Exercise goal: Would you print the material exactly, starting at its first line and ending at the line holding "return material, tree, shader, place"?

Stored data:
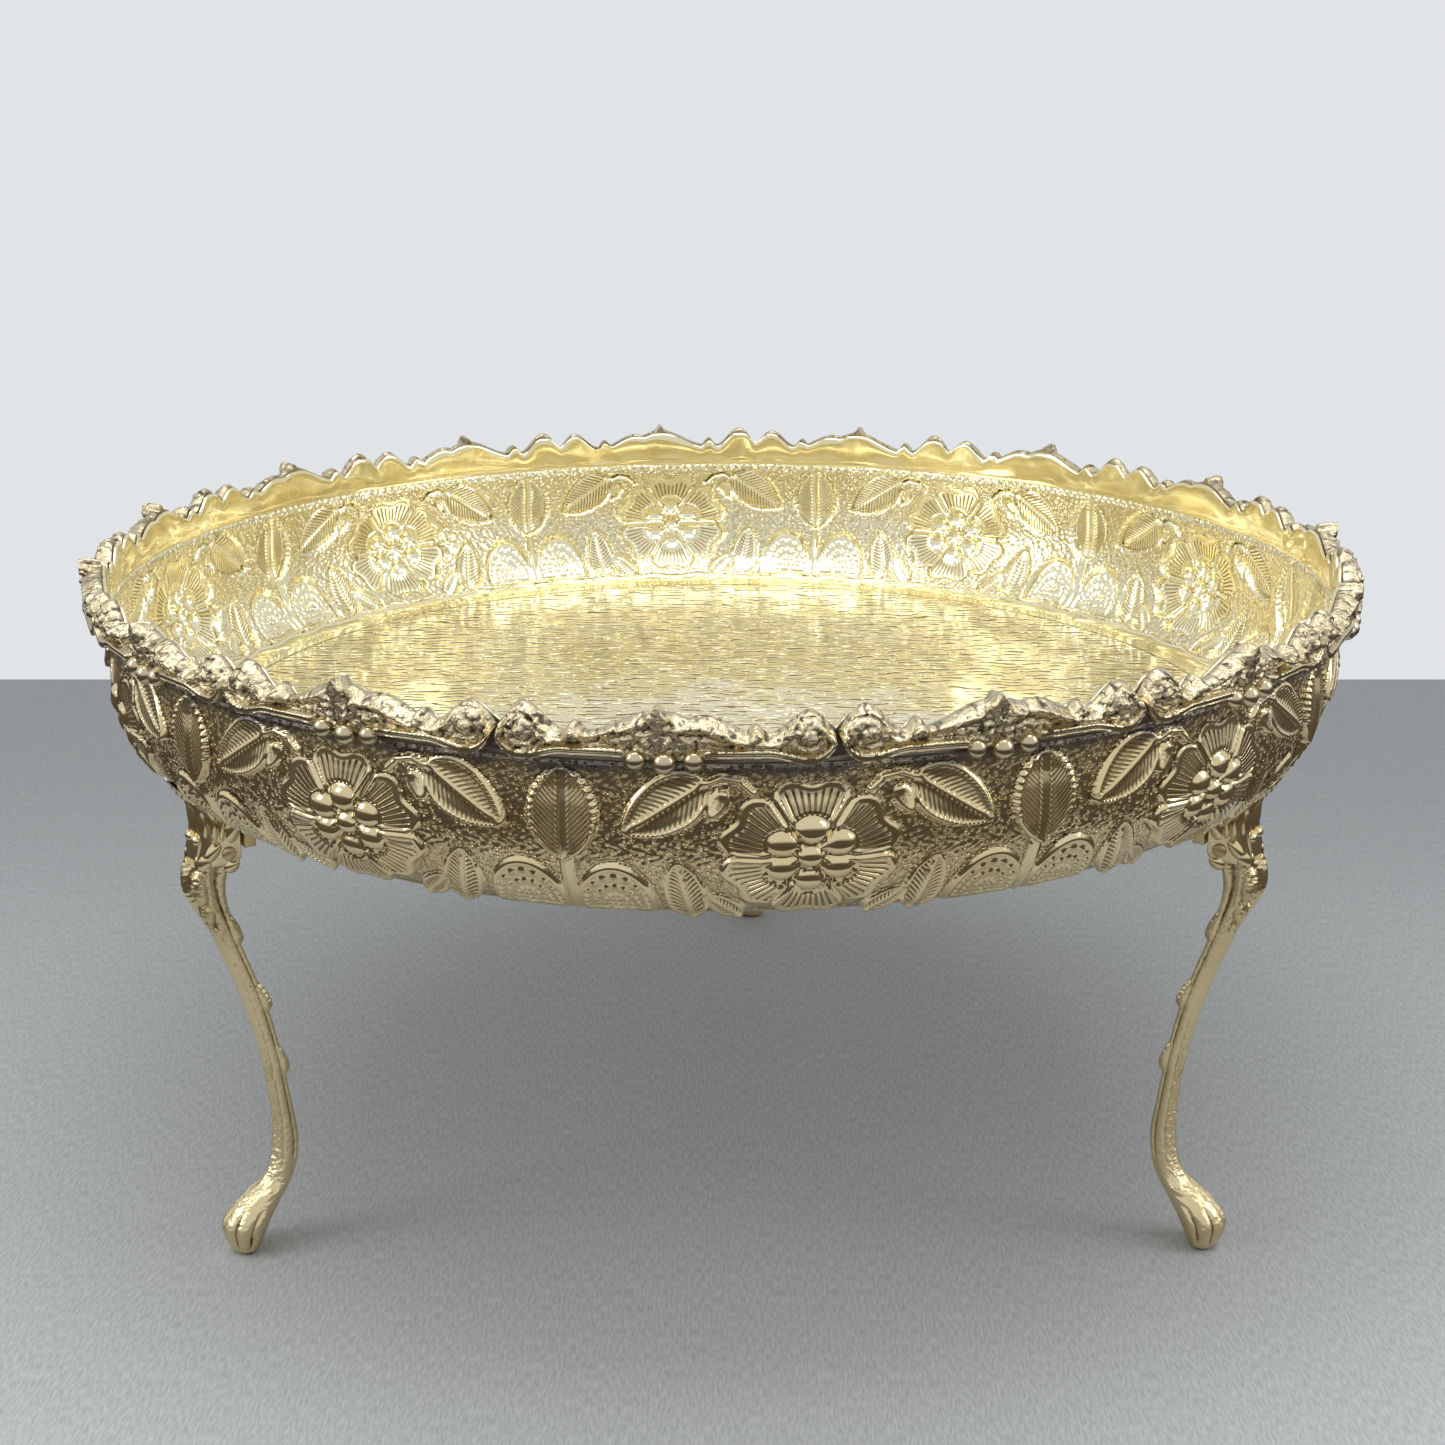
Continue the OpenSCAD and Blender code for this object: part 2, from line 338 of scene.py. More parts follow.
def make_chase_group():
    group, given, result = new_group(
        "chased_lines", [("Count", FLOAT, 0), ("Depth", FLOAT, 0)], [("Height", FLOAT)]
    )
    wave = maths(group, "COSINE", maths(group, "MULTIPLY", given.outputs["Count"], 2 * math.pi))
    cut = smooth_mask(group, wave, -0.1, 0.9)
    group.links.new(maths(group, "MULTIPLY", cut, given.outputs["Depth"]), result.inputs["Height"])
    return group


ring_group, chase_group = make_ring_group(), make_chase_group()
print("tool groups", ring_group.name, chase_group.name)


def place_group(tree, group, **inputs):
    node = tree.nodes.new("ShaderNodeGroup")
    node.node_tree = group
    for name, value in inputs.items():
        plug(tree, value, node.inputs[name])
    return node.outputs


def polished(tree, place, bright, worn, film, gloss, tarnish):
    """The shared finish of brass, in a material's own colours."""
    return place_group(
        tree, polish_group, Vector=place, Bright=bright, Worn=worn, Film=film, Tarnish=tarnish, Gloss=gloss
    )


def new_material(name, metal=1):
    """A material with its tree, its shader and the object's own coordinates."""
    material = bpy.data.materials.new(name)
    material.use_nodes = True
    tree = material.node_tree
    shader = tree.nodes["Principled BSDF"]
    shader.inputs["Metallic"].default_value = metal
    place = tree.nodes.new("ShaderNodeTexCoord").outputs["Object"]
    return material, tree, shader, place


def paint(tree, shader, colour, roughness, height=None, depth=0):
    """Gives a shader its colour, its roughness and a bump, whose height of 1 stands for a depth in metres."""
    plug(tree, colour, shader.inputs["Base Color"])
    plug(tree, roughness, shader.inputs["Roughness"])
    if height is not None:
        bump = add_node(tree, "ShaderNodeBump", {"Strength": 1, "Distance": depth, "Height": height})
        tree.links.new(bump.outputs[0], shader.inputs["Normal"])


def attribute(tree, name):
    node = tree.nodes.new("ShaderNodeAttribute")
    node.attribute_name = name
    return node.outputs["Fac"]


def uv_map(tree, name):
    node = tree.nodes.new("ShaderNodeUVMap")
    node.uv_map = name
    return node.outputs[0]

# %% [markdown]
# ## Sheet brass, outside and inside
# The outside of the pan is a pale champagne brass, stained grey and brown along the solder under the border.
# The inside is a lighter, yellower brass, painted light that stands for what the bowl reflects into itself. Both
# sides share the same tool marks.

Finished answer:
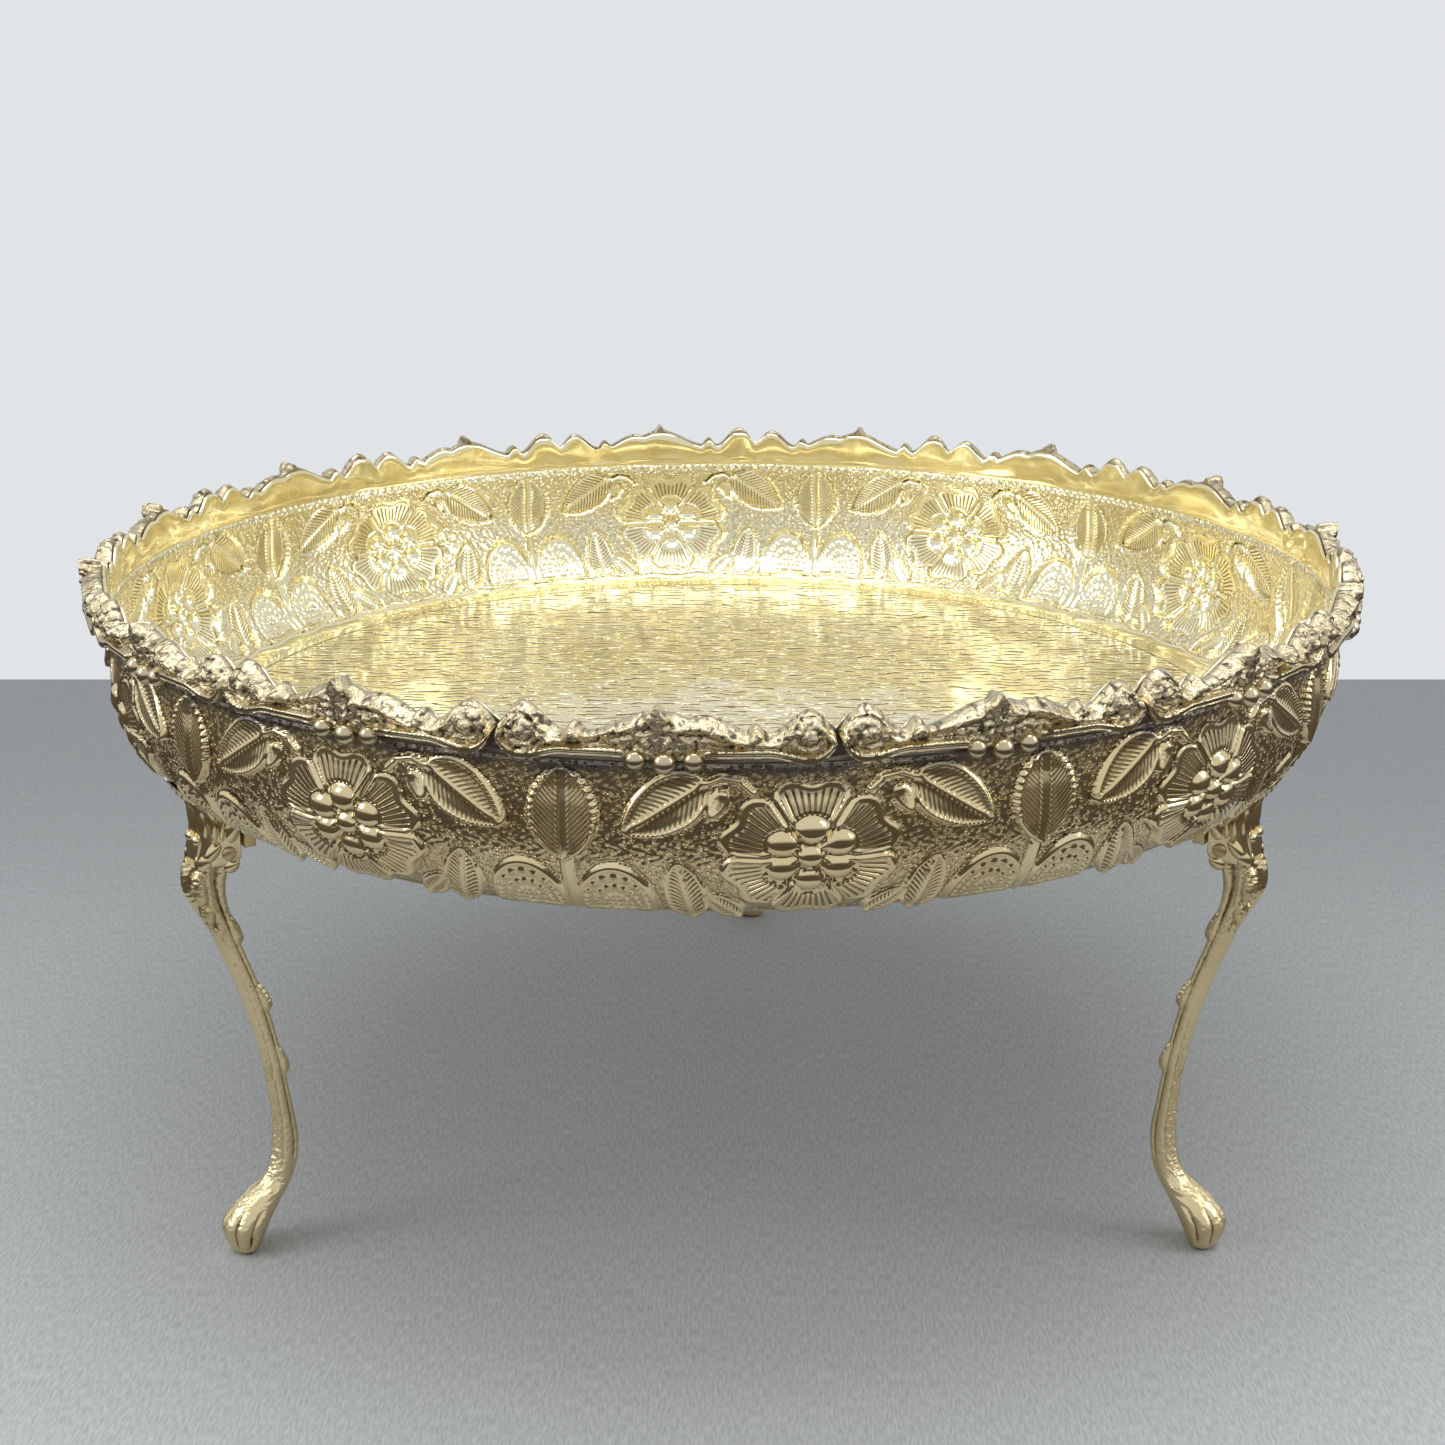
Continue the OpenSCAD and Blender code for this object: part 2, from line 338 of scene.py. More parts follow.
def make_chase_group():
    group, given, result = new_group(
        "chased_lines", [("Count", FLOAT, 0), ("Depth", FLOAT, 0)], [("Height", FLOAT)]
    )
    wave = maths(group, "COSINE", maths(group, "MULTIPLY", given.outputs["Count"], 2 * math.pi))
    cut = smooth_mask(group, wave, -0.1, 0.9)
    group.links.new(maths(group, "MULTIPLY", cut, given.outputs["Depth"]), result.inputs["Height"])
    return group


ring_group, chase_group = make_ring_group(), make_chase_group()
print("tool groups", ring_group.name, chase_group.name)


def place_group(tree, group, **inputs):
    node = tree.nodes.new("ShaderNodeGroup")
    node.node_tree = group
    for name, value in inputs.items():
        plug(tree, value, node.inputs[name])
    return node.outputs


def polished(tree, place, bright, worn, film, gloss, tarnish):
    """The shared finish of brass, in a material's own colours."""
    return place_group(
        tree, polish_group, Vector=place, Bright=bright, Worn=worn, Film=film, Tarnish=tarnish, Gloss=gloss
    )


def new_material(name, metal=1):
    """A material with its tree, its shader and the object's own coordinates."""
    material = bpy.data.materials.new(name)
    material.use_nodes = True
    tree = material.node_tree
    shader = tree.nodes["Principled BSDF"]
    shader.inputs["Metallic"].default_value = metal
    place = tree.nodes.new("ShaderNodeTexCoord").outputs["Object"]
    return material, tree, shader, place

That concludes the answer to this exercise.